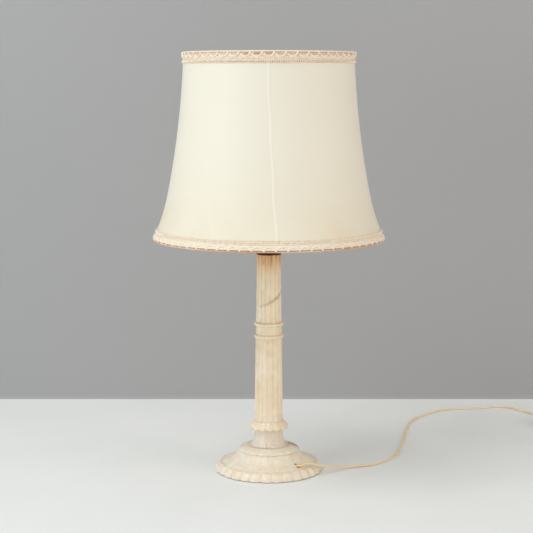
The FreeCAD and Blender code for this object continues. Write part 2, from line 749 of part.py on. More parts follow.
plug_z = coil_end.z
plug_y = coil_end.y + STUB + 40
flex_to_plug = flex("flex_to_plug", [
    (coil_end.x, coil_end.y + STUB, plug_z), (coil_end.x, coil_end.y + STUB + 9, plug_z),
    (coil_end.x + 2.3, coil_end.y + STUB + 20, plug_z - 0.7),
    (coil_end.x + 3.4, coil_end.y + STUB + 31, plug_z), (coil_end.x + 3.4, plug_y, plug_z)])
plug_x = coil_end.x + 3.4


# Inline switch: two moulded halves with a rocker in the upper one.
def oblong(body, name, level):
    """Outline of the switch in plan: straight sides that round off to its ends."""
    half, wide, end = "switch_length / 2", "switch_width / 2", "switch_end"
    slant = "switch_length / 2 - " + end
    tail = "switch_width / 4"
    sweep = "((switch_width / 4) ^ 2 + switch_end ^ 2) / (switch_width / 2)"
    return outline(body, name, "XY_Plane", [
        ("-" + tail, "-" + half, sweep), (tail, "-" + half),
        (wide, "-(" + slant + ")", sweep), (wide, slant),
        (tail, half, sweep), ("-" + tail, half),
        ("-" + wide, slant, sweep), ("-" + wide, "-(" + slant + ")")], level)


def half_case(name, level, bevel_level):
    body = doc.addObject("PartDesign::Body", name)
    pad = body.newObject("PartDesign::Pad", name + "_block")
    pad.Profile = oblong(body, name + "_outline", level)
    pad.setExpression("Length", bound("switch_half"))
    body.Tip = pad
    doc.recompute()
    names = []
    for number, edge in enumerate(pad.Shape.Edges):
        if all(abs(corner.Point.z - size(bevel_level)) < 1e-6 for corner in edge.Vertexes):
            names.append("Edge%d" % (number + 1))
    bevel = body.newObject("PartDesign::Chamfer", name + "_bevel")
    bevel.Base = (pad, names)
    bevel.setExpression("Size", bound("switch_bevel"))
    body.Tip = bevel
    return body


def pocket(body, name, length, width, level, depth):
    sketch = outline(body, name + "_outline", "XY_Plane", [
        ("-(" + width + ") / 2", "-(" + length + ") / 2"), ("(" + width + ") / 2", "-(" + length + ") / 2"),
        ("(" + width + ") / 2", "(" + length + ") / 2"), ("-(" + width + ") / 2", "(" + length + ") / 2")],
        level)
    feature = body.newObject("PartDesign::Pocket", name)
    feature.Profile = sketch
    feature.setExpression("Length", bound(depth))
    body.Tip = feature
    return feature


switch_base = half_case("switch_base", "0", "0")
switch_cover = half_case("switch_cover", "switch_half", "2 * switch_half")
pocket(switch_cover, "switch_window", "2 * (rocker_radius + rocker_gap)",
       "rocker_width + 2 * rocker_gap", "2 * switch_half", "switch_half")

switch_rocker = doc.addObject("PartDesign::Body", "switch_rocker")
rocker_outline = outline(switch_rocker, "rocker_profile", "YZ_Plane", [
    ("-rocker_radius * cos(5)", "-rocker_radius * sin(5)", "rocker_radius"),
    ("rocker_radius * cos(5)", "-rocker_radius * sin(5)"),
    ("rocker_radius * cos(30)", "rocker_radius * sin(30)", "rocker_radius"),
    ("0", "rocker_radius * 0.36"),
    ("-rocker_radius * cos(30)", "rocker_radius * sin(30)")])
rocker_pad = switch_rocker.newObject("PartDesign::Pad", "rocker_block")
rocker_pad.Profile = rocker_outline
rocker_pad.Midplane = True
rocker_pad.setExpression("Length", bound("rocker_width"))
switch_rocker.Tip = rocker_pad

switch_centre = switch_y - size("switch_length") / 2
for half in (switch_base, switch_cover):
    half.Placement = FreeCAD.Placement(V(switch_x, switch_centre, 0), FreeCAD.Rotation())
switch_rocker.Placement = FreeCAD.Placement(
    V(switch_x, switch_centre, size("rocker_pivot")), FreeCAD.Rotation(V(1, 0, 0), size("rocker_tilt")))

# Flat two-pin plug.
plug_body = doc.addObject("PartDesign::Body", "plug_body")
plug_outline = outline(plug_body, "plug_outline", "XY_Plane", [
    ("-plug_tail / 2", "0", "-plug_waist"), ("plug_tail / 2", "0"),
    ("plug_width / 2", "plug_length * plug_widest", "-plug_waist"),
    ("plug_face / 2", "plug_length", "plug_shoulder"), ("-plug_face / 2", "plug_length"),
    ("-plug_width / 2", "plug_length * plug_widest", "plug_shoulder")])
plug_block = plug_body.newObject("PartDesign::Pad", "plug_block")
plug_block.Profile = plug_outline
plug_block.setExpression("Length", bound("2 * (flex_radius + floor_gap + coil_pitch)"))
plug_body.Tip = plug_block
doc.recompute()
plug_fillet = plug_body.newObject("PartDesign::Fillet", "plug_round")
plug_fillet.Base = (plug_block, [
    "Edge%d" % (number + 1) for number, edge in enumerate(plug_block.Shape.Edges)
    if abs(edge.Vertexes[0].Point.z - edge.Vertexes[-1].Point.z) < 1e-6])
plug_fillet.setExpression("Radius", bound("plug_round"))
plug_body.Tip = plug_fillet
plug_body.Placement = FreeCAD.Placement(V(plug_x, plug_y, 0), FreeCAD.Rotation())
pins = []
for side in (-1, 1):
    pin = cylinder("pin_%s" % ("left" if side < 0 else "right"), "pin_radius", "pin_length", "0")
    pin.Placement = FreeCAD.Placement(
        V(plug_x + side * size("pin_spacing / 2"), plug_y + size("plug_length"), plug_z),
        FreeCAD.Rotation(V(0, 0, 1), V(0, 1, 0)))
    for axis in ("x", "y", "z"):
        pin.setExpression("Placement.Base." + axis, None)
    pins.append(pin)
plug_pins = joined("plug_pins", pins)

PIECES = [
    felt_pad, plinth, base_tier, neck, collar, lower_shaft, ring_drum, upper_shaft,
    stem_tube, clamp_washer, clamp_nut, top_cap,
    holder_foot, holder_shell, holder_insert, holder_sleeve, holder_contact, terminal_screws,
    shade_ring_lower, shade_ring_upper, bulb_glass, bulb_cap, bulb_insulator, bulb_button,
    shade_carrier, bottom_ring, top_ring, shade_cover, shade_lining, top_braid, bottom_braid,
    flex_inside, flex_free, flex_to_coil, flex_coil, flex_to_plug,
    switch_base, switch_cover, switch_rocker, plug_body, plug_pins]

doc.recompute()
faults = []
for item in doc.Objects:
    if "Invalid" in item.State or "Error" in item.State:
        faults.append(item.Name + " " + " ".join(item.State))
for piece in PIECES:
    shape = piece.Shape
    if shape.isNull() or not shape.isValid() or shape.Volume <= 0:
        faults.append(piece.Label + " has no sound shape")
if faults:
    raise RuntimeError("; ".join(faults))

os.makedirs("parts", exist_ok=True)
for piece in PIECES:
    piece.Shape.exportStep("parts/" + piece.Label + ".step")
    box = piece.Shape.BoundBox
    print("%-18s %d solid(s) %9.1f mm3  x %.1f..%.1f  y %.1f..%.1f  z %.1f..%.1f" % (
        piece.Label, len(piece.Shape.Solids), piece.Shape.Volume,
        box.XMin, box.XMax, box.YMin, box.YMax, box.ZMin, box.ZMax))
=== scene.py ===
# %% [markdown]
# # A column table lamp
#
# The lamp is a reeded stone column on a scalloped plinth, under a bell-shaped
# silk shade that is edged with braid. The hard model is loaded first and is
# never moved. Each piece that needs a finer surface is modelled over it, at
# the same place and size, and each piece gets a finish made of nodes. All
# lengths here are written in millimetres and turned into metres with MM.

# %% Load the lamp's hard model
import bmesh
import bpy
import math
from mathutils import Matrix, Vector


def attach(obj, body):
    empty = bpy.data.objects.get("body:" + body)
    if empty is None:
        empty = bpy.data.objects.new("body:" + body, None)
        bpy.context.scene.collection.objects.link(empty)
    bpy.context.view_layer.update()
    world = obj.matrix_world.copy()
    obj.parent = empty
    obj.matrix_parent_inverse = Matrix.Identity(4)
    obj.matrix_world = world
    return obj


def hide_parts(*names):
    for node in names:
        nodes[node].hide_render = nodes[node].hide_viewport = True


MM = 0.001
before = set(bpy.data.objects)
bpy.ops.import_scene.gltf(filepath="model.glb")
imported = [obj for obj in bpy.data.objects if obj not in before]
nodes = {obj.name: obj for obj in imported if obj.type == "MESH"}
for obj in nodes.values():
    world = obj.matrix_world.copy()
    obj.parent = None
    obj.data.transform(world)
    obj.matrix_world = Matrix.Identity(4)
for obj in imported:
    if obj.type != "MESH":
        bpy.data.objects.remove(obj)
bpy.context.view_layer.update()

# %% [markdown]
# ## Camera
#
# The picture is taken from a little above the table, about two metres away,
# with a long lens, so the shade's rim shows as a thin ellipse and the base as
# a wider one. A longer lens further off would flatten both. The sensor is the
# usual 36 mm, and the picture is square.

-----

■ Written request: Copy out only the lines running from the beginning of the data to the line with "plug_x = coil_end.x + 3.4", both ends included.

■ Result:
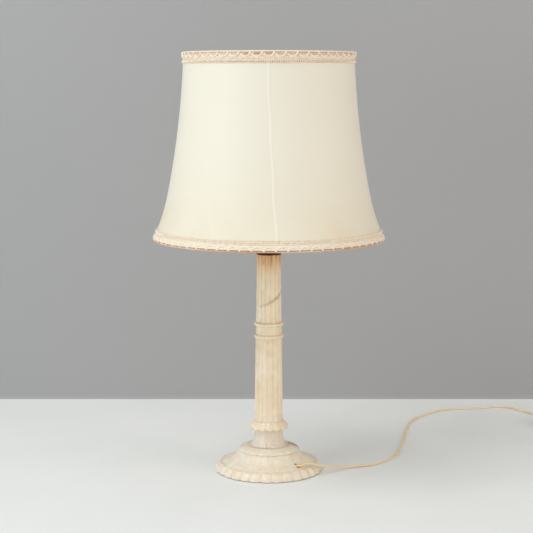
The FreeCAD and Blender code for this object continues. Write part 2, from line 749 of part.py on. More parts follow.
plug_z = coil_end.z
plug_y = coil_end.y + STUB + 40
flex_to_plug = flex("flex_to_plug", [
    (coil_end.x, coil_end.y + STUB, plug_z), (coil_end.x, coil_end.y + STUB + 9, plug_z),
    (coil_end.x + 2.3, coil_end.y + STUB + 20, plug_z - 0.7),
    (coil_end.x + 3.4, coil_end.y + STUB + 31, plug_z), (coil_end.x + 3.4, plug_y, plug_z)])
plug_x = coil_end.x + 3.4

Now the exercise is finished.